Initial Impression of Google Wave

Windmill

Windmill

I’ve had a Google Wave account for a short while now, but (like many users I’m sure) the slow invite system resulted in me having very few people to test it with.  Last night I had my first real-time three way conversation, and it really highlighted the short-comings of the current user experience.

The most irritating issue with Wave’s current UI is that it’s slow as molasses when lots of things are going on.  Scrolling fails to work properly, clicks don’t register when they should, and you get false clicks as the screen re-draws under your cursor.  This is in an up-to-date version of Firefox (3.5.5), on a fast laptop and with a fast broadband connection.  I think a native client rather than a web app would be a significant improvement in this respect, though I doubt we’ll see one from Google.

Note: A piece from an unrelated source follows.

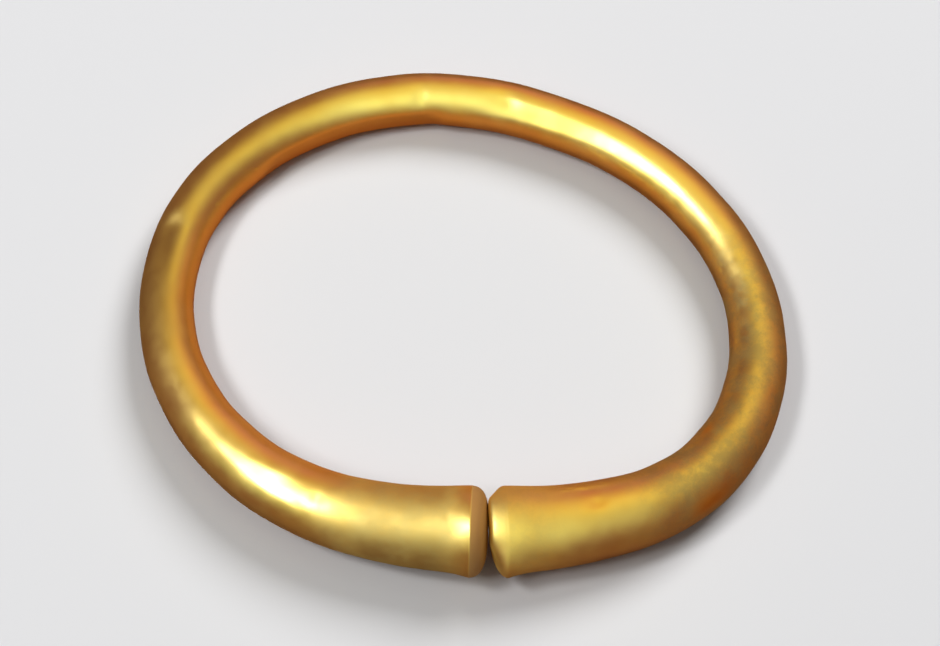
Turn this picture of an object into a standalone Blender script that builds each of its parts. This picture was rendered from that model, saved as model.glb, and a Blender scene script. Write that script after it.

The next challenge is fundamental to the way that Wave works.  Because any user can start a new response to any part of the wave, or edit any existing part of the wave, it quickly becomes difficult to track what is happening.  I admit that we were messing around, but the volume of text we had was relatively low, and it still became tedious tracking down which edits you’d read and which were new.

So my first impressions were not overly positive.  Having said that there are a number of features that Wave has that really do set it apart from email & IM:

  • With the Wave hosted on a server rather than on clients, adding a new person to the wave takes effect immediately.  The number of “looping x” emails I receive show there’s a real issue with the way we manage who is included on an email chain.
  • Real time typing makes the conversation more “alive”.  It helps drive home the fact that you are communicating with a person as you can see their thoughts happening in real time.  As an enhancement to IM this is great.  As most good email is reviewed and edited multiple times before sending it’s not going to be useful a lot of the time.
  • Breaking conversations up so that you can reply inline to a specific part.  This is fairly powerful and should make complex exchanges much easier to deal with.  The GUIs approach for marking bits as unread is clunky, but is still an improvement on email.

While I really like the principal behind Google Wave I’m yet to be convinced that the current implementation will be good enough to replace email and instance messaging.